[WHAT YOU NEED TO DO] Return every record exactly as written.

* * * * * * *

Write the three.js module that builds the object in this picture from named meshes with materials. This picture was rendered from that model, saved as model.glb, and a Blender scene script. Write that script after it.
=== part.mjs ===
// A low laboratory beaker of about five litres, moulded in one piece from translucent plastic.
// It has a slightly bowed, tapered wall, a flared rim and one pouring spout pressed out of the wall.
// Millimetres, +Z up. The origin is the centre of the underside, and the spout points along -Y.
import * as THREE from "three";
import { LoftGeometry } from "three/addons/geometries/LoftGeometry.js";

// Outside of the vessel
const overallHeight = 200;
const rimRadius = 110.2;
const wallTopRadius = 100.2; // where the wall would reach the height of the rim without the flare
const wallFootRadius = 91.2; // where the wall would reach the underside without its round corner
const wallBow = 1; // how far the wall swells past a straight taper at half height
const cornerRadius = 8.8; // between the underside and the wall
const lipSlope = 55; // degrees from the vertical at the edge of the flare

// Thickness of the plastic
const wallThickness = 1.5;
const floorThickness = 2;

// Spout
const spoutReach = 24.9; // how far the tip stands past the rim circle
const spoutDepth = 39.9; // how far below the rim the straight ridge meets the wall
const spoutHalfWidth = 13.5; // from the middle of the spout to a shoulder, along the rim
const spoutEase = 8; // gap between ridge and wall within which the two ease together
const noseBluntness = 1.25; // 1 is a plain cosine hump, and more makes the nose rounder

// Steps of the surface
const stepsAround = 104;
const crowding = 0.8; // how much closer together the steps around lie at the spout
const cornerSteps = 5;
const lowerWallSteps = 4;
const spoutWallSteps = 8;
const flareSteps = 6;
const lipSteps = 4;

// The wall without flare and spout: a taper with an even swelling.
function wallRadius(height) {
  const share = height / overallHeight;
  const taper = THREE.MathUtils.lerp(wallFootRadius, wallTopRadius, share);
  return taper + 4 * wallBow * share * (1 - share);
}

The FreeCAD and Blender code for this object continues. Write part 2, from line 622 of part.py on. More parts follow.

* * * * * * *

[RESPONSE TO THE TASK]
Write the three.js module that builds the object in this picture from named meshes with materials. This picture was rendered from that model, saved as model.glb, and a Blender scene script. Write that script after it.
=== part.mjs ===
// A low laboratory beaker of about five litres, moulded in one piece from translucent plastic.
// It has a slightly bowed, tapered wall, a flared rim and one pouring spout pressed out of the wall.
// Millimetres, +Z up. The origin is the centre of the underside, and the spout points along -Y.
import * as THREE from "three";
import { LoftGeometry } from "three/addons/geometries/LoftGeometry.js";

// Outside of the vessel
const overallHeight = 200;
const rimRadius = 110.2;
const wallTopRadius = 100.2; // where the wall would reach the height of the rim without the flare
const wallFootRadius = 91.2; // where the wall would reach the underside without its round corner
const wallBow = 1; // how far the wall swells past a straight taper at half height
const cornerRadius = 8.8; // between the underside and the wall
const lipSlope = 55; // degrees from the vertical at the edge of the flare

// Thickness of the plastic
const wallThickness = 1.5;
const floorThickness = 2;

// Spout
const spoutReach = 24.9; // how far the tip stands past the rim circle
const spoutDepth = 39.9; // how far below the rim the straight ridge meets the wall
const spoutHalfWidth = 13.5; // from the middle of the spout to a shoulder, along the rim
const spoutEase = 8; // gap between ridge and wall within which the two ease together
const noseBluntness = 1.25; // 1 is a plain cosine hump, and more makes the nose rounder

// Steps of the surface
const stepsAround = 104;
const crowding = 0.8; // how much closer together the steps around lie at the spout
const cornerSteps = 5;
const lowerWallSteps = 4;
const spoutWallSteps = 8;
const flareSteps = 6;
const lipSteps = 4;

// The wall without flare and spout: a taper with an even swelling.
function wallRadius(height) {
  const share = height / overallHeight;
  const taper = THREE.MathUtils.lerp(wallFootRadius, wallTopRadius, share);
  return taper + 4 * wallBow * share * (1 - share);
}

The FreeCAD and Blender code for this object continues. Write part 2, from line 622 of part.py on. More parts follow.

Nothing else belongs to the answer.